__WORK TO DO__
What is needed is an exact copy of the lines from the line containing "low, high = Vector((1e9,)" to the line containing "return low, high", both lines included, and nothing else.

__DATASET SECTION__
↓
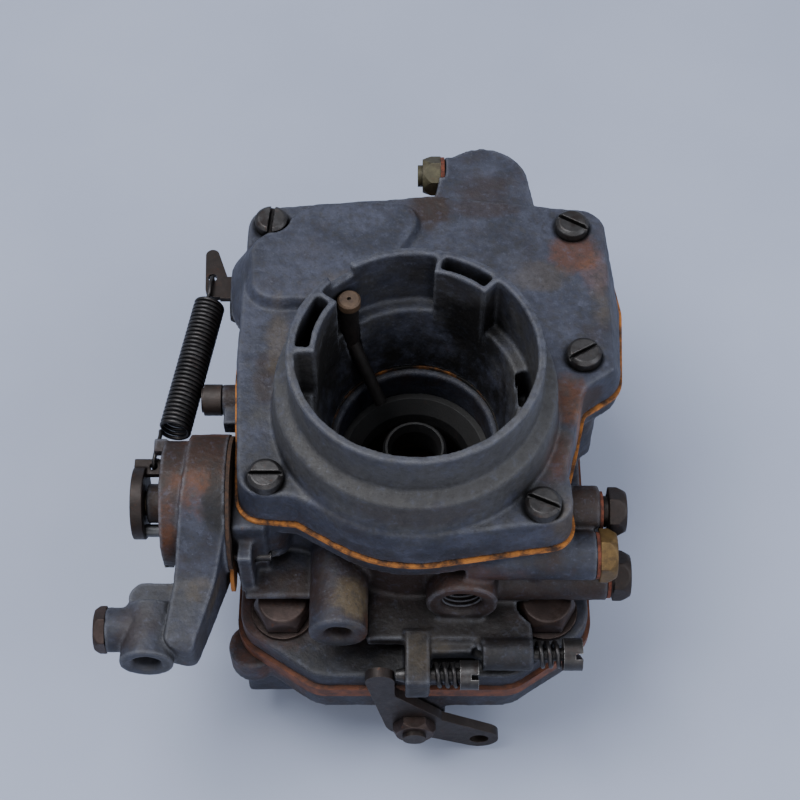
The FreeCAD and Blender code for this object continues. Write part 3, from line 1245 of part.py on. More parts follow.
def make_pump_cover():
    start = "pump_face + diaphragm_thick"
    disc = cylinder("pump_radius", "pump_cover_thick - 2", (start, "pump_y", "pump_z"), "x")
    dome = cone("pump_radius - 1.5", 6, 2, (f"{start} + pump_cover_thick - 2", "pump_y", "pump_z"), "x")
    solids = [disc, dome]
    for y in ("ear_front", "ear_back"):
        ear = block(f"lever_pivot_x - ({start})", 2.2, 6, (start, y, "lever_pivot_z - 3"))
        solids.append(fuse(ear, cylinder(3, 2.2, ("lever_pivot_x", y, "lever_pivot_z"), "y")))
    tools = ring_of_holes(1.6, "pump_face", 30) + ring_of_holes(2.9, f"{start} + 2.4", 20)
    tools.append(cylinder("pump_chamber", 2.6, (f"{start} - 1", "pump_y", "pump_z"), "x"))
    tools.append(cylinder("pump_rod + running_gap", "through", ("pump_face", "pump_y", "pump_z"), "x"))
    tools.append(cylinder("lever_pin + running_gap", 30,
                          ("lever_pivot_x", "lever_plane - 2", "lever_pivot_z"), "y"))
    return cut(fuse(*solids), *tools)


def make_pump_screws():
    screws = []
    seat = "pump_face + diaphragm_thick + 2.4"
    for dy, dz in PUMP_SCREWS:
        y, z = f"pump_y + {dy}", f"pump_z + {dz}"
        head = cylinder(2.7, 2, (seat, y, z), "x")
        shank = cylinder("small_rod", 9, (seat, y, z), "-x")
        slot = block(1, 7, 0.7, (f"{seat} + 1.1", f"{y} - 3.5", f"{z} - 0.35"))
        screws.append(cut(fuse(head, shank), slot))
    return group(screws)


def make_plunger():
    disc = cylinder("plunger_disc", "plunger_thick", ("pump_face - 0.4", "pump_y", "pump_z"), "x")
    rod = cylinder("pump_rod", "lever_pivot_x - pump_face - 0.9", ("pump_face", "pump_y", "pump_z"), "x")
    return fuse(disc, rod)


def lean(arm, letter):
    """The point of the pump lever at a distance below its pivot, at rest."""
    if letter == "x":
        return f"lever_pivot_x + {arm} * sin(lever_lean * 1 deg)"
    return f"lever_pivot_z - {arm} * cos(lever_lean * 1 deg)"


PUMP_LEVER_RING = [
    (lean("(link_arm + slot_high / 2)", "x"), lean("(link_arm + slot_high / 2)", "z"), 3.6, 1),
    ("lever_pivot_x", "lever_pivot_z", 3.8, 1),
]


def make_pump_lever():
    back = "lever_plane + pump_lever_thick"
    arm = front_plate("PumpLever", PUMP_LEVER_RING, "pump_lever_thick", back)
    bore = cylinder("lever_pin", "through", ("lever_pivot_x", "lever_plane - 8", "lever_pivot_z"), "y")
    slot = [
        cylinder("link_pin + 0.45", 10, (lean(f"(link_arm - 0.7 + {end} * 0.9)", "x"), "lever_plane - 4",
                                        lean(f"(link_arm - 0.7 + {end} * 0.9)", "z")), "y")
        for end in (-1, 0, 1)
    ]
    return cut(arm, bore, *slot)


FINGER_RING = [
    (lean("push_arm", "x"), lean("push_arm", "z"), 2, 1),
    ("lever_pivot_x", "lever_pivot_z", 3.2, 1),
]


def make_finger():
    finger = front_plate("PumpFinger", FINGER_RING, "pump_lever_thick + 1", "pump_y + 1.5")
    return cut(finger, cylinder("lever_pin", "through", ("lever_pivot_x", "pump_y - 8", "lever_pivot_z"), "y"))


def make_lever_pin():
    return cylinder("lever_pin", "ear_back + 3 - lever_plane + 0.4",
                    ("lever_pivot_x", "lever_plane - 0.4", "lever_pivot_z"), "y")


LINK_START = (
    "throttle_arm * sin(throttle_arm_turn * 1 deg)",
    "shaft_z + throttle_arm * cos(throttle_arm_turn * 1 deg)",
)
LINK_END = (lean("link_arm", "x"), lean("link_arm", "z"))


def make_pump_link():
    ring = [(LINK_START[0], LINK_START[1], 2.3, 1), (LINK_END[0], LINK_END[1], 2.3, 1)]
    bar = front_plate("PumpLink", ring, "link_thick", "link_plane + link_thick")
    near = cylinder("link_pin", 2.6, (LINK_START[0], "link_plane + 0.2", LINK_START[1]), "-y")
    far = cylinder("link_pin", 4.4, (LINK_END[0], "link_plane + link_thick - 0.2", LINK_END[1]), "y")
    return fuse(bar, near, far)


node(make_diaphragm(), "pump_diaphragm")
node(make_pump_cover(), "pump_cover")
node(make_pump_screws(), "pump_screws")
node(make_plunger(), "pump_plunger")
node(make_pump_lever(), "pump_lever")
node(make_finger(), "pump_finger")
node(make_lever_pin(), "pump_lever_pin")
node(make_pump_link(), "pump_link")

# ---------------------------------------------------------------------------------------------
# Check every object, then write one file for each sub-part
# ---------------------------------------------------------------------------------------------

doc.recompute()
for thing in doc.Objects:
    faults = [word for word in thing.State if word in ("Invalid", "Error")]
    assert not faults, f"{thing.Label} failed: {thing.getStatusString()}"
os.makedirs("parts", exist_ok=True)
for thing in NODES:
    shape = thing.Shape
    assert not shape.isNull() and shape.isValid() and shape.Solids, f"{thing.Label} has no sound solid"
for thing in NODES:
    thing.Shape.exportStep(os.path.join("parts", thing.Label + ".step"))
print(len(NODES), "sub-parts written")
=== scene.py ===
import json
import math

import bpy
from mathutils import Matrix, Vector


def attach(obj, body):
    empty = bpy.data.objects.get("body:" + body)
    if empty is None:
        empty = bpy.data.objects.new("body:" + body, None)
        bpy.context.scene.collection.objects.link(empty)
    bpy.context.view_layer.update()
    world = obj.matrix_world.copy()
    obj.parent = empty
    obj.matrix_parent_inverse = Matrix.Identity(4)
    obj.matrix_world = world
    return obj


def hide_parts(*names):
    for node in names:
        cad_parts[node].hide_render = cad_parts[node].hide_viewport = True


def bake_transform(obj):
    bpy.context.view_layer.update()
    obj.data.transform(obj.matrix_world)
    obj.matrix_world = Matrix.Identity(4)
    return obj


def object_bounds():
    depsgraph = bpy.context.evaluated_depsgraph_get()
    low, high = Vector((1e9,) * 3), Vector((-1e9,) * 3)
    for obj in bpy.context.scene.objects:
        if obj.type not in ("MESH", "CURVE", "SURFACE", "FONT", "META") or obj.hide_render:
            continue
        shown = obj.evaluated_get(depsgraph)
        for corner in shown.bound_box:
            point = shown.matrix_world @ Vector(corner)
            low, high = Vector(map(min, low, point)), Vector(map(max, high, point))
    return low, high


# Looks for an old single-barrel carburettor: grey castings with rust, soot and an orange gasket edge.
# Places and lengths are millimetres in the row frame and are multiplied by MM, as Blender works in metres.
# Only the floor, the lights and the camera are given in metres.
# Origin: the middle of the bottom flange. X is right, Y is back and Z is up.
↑
__RESULT__
    low, high = Vector((1e9,) * 3), Vector((-1e9,) * 3)
    for obj in bpy.context.scene.objects:
        if obj.type not in ("MESH", "CURVE", "SURFACE", "FONT", "META") or obj.hide_render:
            continue
        shown = obj.evaluated_get(depsgraph)
        for corner in shown.bound_box:
            point = shown.matrix_world @ Vector(corner)
            low, high = Vector(map(min, low, point)), Vector(map(max, high, point))
    return low, high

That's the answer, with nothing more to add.